JOB:
Repeat exactly each line of the data provided below.

DATA SECTION:
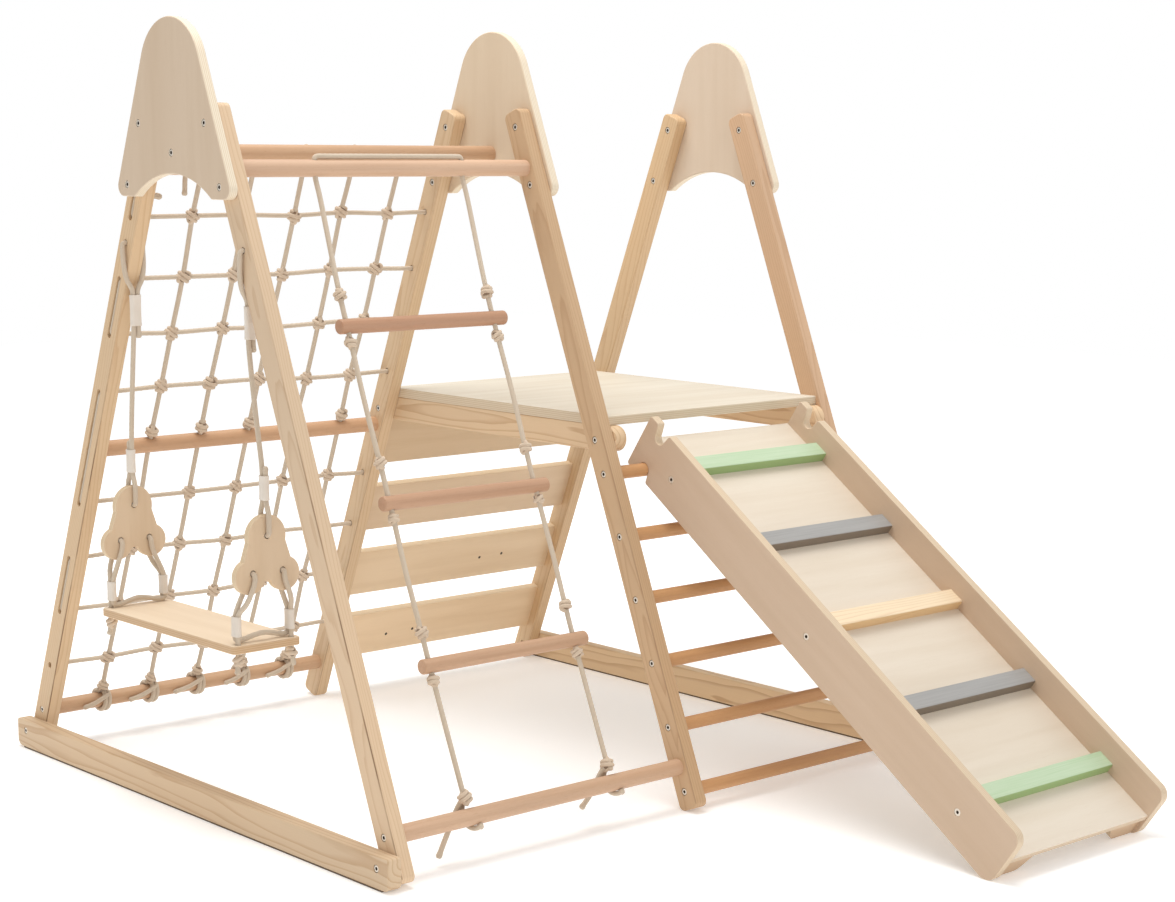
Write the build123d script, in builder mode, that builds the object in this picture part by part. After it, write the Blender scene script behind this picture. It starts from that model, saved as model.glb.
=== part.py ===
from build123d import *
import os
from math import asin, atan2, cos, hypot, radians, sin, tan

# Indoor wooden climbing frame for small children: three A-frames in a row.
# The left bay holds a rope net, a rope ladder and, under the left A-frame, a swing.
# The right bay holds a deck, front rungs, back slats and a climbing ramp that hooks on a rung.
# Millimetres. X runs from the left frame to the right frame, -Y is the front and +Z is up.
# The origin is the middle of the left foot rail's underside.

os.makedirs("parts", exist_ok=True)

# ---------------------------------------------------------------- driving dimensions
LEG_WIDTH = 46.0
TIMBER = 28.0
PLY = 18.0
DOWEL_D = 30.0
RUNG_D = 25.0
EDGE_R = 2.5

# The legs lean in a plane: |y| = HALF_SPREAD - z * tan(LEAN) is a leg's axis at height z.
LEAN = 22.0
HALF_SPREAD = 597.7
LEG_TOP_Z = 1248.0
LEG_CORNER_R = 12.0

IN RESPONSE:
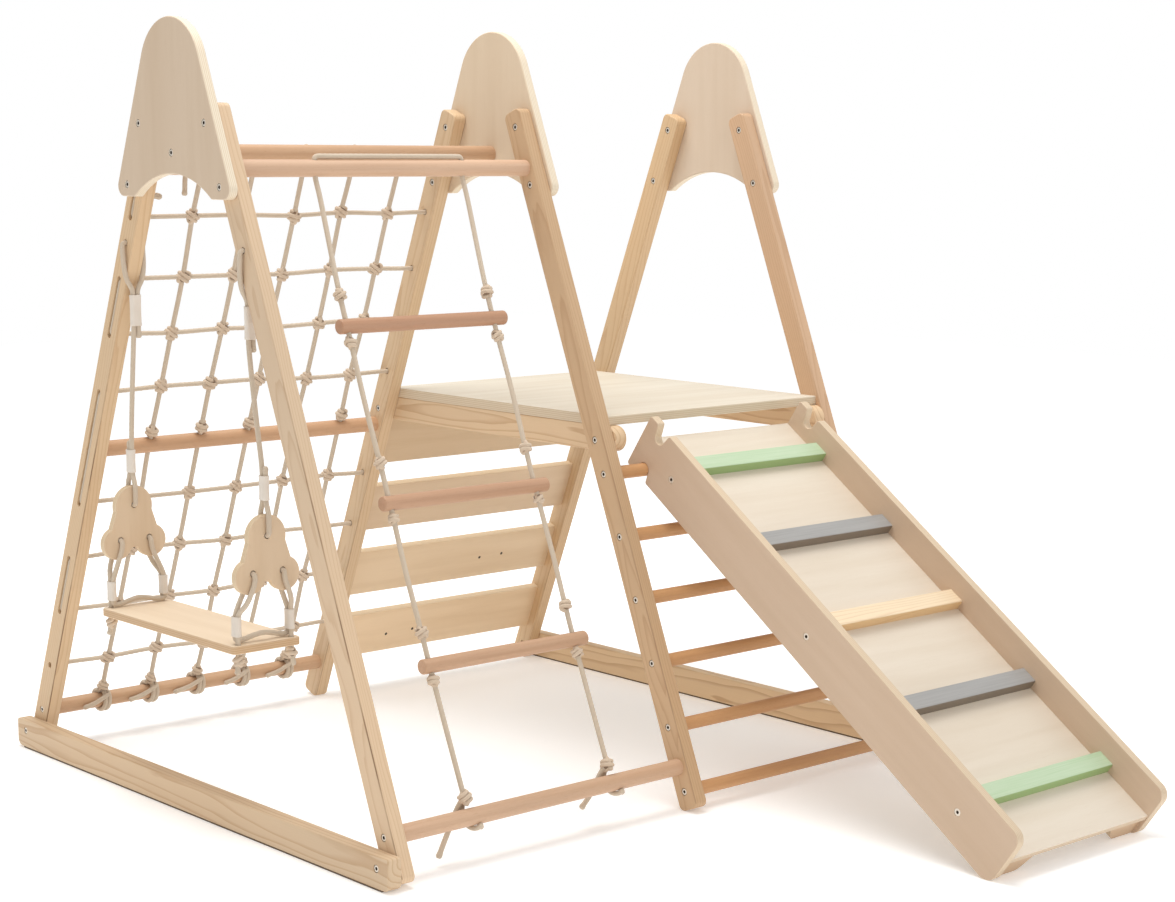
Write the build123d script, in builder mode, that builds the object in this picture part by part. After it, write the Blender scene script behind this picture. It starts from that model, saved as model.glb.
=== part.py ===
from build123d import *
import os
from math import asin, atan2, cos, hypot, radians, sin, tan

# Indoor wooden climbing frame for small children: three A-frames in a row.
# The left bay holds a rope net, a rope ladder and, under the left A-frame, a swing.
# The right bay holds a deck, front rungs, back slats and a climbing ramp that hooks on a rung.
# Millimetres. X runs from the left frame to the right frame, -Y is the front and +Z is up.
# The origin is the middle of the left foot rail's underside.

os.makedirs("parts", exist_ok=True)

# ---------------------------------------------------------------- driving dimensions
LEG_WIDTH = 46.0
TIMBER = 28.0
PLY = 18.0
DOWEL_D = 30.0
RUNG_D = 25.0
EDGE_R = 2.5

# The legs lean in a plane: |y| = HALF_SPREAD - z * tan(LEAN) is a leg's axis at height z.
LEAN = 22.0
HALF_SPREAD = 597.7
LEG_TOP_Z = 1248.0
LEG_CORNER_R = 12.0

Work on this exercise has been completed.